I brought up these concerns, but no one else agreed with me (or if they did, they didn’t speak up). No other participant admitted the lack of Scriptural basis for the themes of the book. No one else talked about how the author had a one-way travel plan for being “a woman of God,” a trip that could apparently only be taken with the author as the travel guide. The group was guided around my concerns and led back to accepting the book’s premise. After a few of these redirecting cues, I took the hint, and we continued going through the proverbial motions.
Along with the superficial nature of the book during that study came a somewhat seemingly superficial discussion. Many of these women were older than me. They had surely gone through the same types of things I had, likely worse. Where were the issues in our hearts we were supposed to be sharing, pouring out, praying over? Where were the Scripture verses we should be comparing the book’s statements to?
Because it’s important for me to guard against my own special kind of arrogance, I sought other opinions. My husband, who has always preferred diligent study of the actual Bible and is not the type of person to appease, agreed with me about my assessment of the book. A few other people I checked with agreed, people who weren’t going to simply say I was right because they liked me and everything I stood for.
I don’t want to disrespect the group of women I met with. They welcomed me and got to know me a little. Maybe they didn’t want to speak up. Maybe they were worn out. Maybe there was something I missed. Maybe they had spoken up before and taken their cues, just like I did.

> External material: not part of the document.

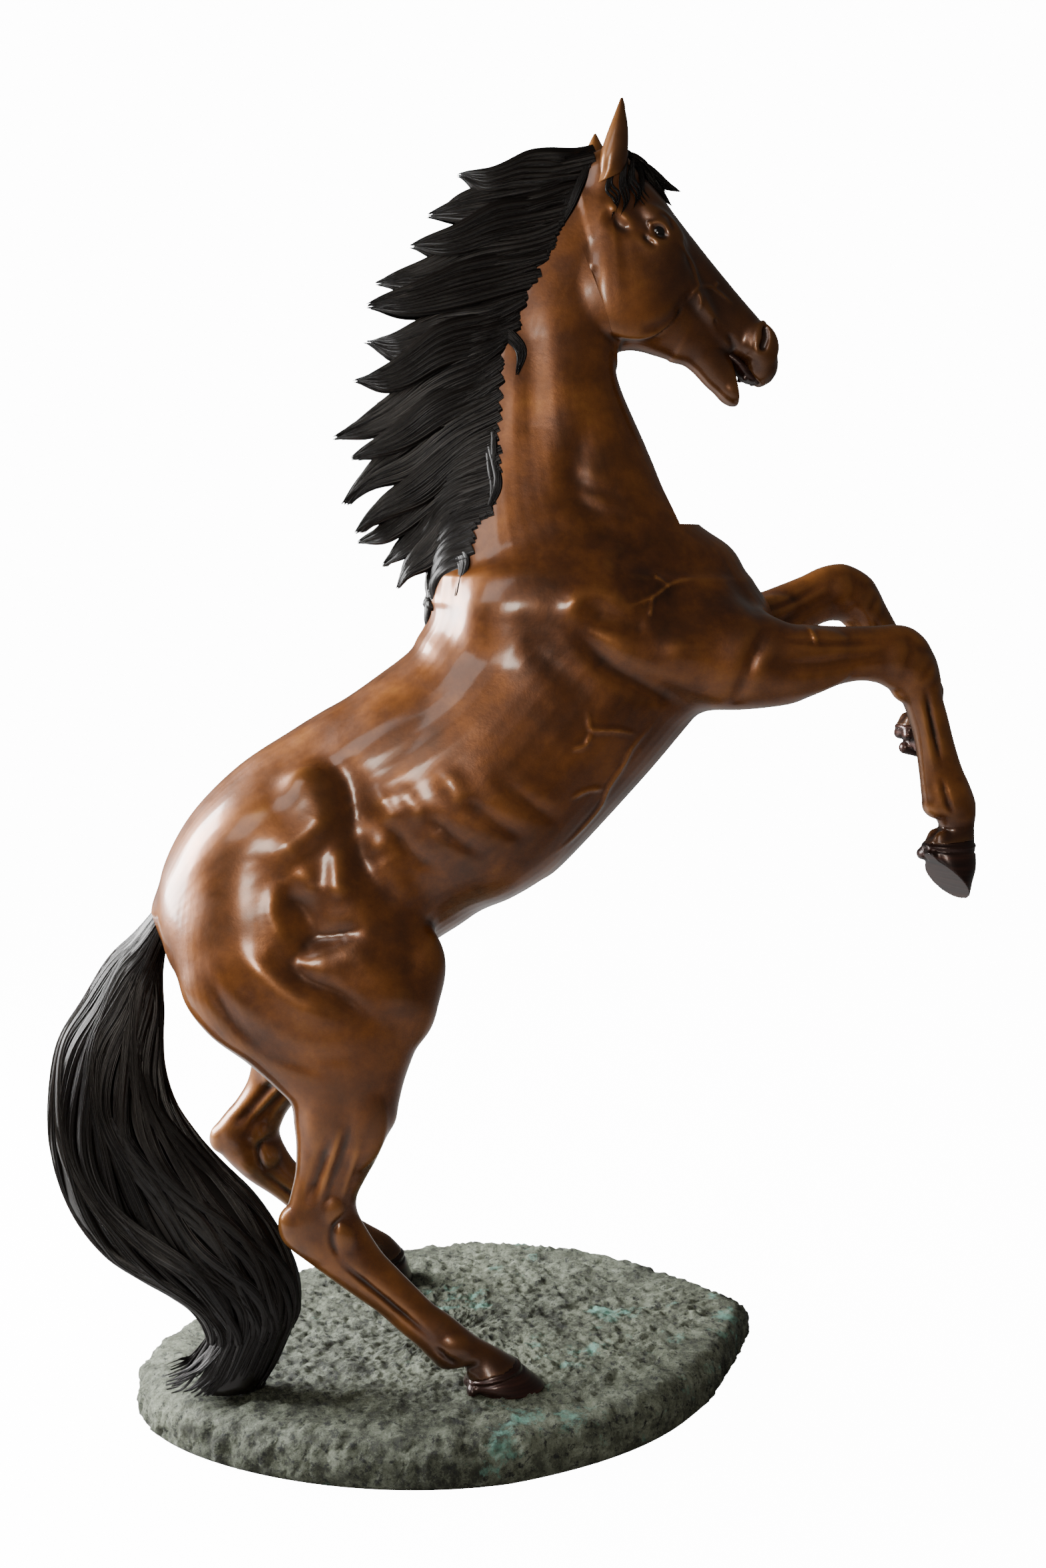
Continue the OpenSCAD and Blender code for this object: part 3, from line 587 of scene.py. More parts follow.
RIGHT_FORE = [(655, 1612, 650, 1446, 66, -165), (700, 1609, 700, 1462, 60, -168),
              (745, 1606, 742, 1481, 53, -170), (803, 1605, 803, 1494, 45, -170),
              (850, 1606, 846, 1490, 42, -170), (885, 1608, 872, 1478, 43, -170),
              (918, 1600, 888, 1468, 43, -170), (946, 1577, 898, 1458, 43, -170),
              (970, 1540, 904, 1450, 40, -170), (982, 1500, 910, 1440, 36, -170),
              (986, 1466, 918, 1420, 33, -170), (1001, 1419, 930, 1386, 30, -170),
              (1017, 1365, 940, 1340, 29, -170), (1035, 1315, 948, 1290, 30, -170),
              (1052, 1280, 953, 1255, 34, -170), (1066, 1245, 960, 1225, 37, -170),
              (1068, 1218, 985, 1207, 35, -170), (1066, 1192, 992, 1182, 32, -170),
              (1066, 1165, 962, 1156, 43, -170)]
LEFT_FORE = [(650, 1660, 690, 1502, 65, 165), (698, 1668, 730, 1528, 60, 168),
             (745, 1684, 780, 1562, 53, 170), (800, 1705, 825, 1590, 45, 170),
             (850, 1727, 862, 1606, 43, 170), (900, 1733, 890, 1607, 43, 170),
             (943, 1712, 913, 1600, 43, 170), (972, 1686, 924, 1590, 42, 170),
             (996, 1644, 938, 1572, 39, 170), (1020, 1604, 958, 1552, 35, 170),
             (1045, 1560, 985, 1520, 31, 170), (1078, 1518, 1008, 1482, 29, 170),
             (1115, 1490, 1020, 1460, 33, 170), (1138, 1461, 1032, 1441, 37, 170),
             (1140, 1434, 1057, 1423, 35, 170), (1138, 1408, 1064, 1398, 32, 170),
             (1138, 1381, 1034, 1372, 43, 170)]


# A leg is its chain of sections, the places in the chain of its weld to the body, its
# hock or knee, the two ends of the cannon, the fetlock, the pastern and the coronet
RIGHT_BACK = (RIGHT_THIGH[:-1] + RIGHT_HIND, (6, 11.8, 14.5, 18, 19.5, 21, 22))
LEFT_BACK = (LEFT_THIGH[:-1] + LEFT_HIND, (6, 11.8, 14.5, 18, 19.5, 21, 22))
RIGHT_FRONT = (RIGHT_ARM[:-1] + RIGHT_FORE, (3, 9.4, 11.6, 15.5, 18, 20, 21))
LEFT_FRONT = (LEFT_ARM[:-1] + LEFT_FORE, (3, 9, 11, 14.4, 16, 18, 19))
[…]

In the life season after this study, I found authenticity with a different group of women doing studies about what God has to say…in the Bible. We developed rapport and kept confidences. Sure, we read books, often pointing out where we believed those books were in contradiction to the Word. These women taught me about being real and asked the hard questions of me and shared the hard stuff of their own life. We admitted to, referenced, and read aloud Bible passages we didn’t like and worked through the verses, sometimes with gritted teeth. We laughed, we cried, we got angry. And because what happens in your small group study stays in your small group study—we occasionally cussed.
I met lively women decades older than me who knew exactly the kind of study I’d been involved in before, women who were born in the 40s and some of who had been wives since the 60s, and even before that. They nodded their heads knowingly when I mentioned it. Yeah, they said. We’ve been there, and we’ve long been done with that.
In the years since that study in the cozy living room, I’ve come to appreciate more how my husband studies the Bible: inductively. Take a verse or a passage and read. Learn about the context that surrounds it. Research the time period and customs and culture in which it was written. I have learned to open the Word of God and ponder on one verse or passage. Sitting with it. Standing with it. Thinking about it during conflicts in marriage and while breaking up sibling rivalries and driving kids around. Gritting my teeth while obeying it. And sometimes not obeying it all.
I still read Bible study books by Christian authors and listen to Christian speakers, though I’m more selective and skeptical. I’m a part of a community group that continues to be an encouragement on the hard stuff we live through.
My hope for my future studies, and those of my children’s and that of Christ-following churches, is that chosen studies will emphasize knowledge of Scripture: thorough reading and dissection above topics, themes, and trendy sermon series.
My hope for myself is that, with humility and gentleness, I’m brave enough to point out when commentary appears to be contradictory to Scripture. And that I won’t point others to my own commentary in the process, but to the words God has written.